Miss. Hurricane Victims to Lose Subsidized Hotel Rooms

February 13, 2006

More than 1,200 families left homeless in Mississippi by Hurricane Katrina will lose their federally subsidized hotel rooms beginning Monday.

Federal Emergency Management Agency officials said Saturday that hotel authorization codes will expire this week for a total of 12,000 families nationwide.

Libby Turner, head of the Hurricanes Katrina and Rita transitional housing unit for FEMA, said 10,500 of the 12,000 families have received cash assistance to help them transition into long-term housing.

“This is not equivalent to eviction. This is about billing,” Turner said in a conference call with reporters across the country. “As we come to the end of the program, folks who choose to stay in their hotel rooms can (pay with) FEMA rental assistance. How they choose to use those funds is certainly up to them.”

There are 1,271 Mississippi families that must find new housing.

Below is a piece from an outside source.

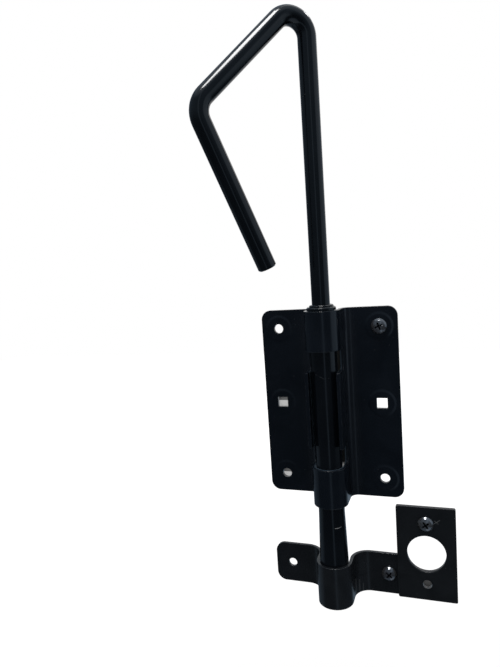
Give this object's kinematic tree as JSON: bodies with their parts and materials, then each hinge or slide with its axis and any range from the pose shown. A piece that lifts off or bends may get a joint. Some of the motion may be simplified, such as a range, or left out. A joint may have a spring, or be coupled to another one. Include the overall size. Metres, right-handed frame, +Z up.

The Hampton Inn in Hattiesburg said it has 11 Katrina families, but it would not identify the families by name.

Last week, some evacuees were ousted from Jackson-area hotels to make room for visitors in town for the Dixie National Rodeo at the Mississippi Fairgrounds.

FEMA’s hotel-motel housing program is ending nearly six months after Katrina made landfall Aug. 29. Monday’s deadline will bring to 16,500 the number of families weaned off their sponsored hotel stays in the past two weeks.

The FEMA move, however, comes at a time when many south Mississippi and southeast Louisiana storm victims are still struggling to recover.

People whose homes were destroyed or severely damaged – and have not yet been repaired, have been bunking for months all over the country with friends, with family or in hotel rooms.

Displaced families living in hotel rooms had plenty of warning that they would need to seek other housing options, Turner said.

Evacuees in hotels were notified through a massive communications campaign that they had to register by Jan. 30 for authorization codes that would give them two extra weeks to transition into longer-term housing.

“Emergency sheltering help is not the type of assistance that is needed long-term,” Turner said.

Though the hotel-motel program is closed, hurricane victims who have yet to identify themselves to FEMA can still request assistance, FEMA spokeswoman Natalie Rule said.

Among the 12,000 families who will lose their hotel rooms, FEMA said 1,100 are ineligible for further housing assistance because their homes are inhabitable or they were already homeless before the storm.

Turner said those evacuees have been referred to other charitable programs.

FEMA said it would continue to pay for families in 5,000 hotel rooms across the country.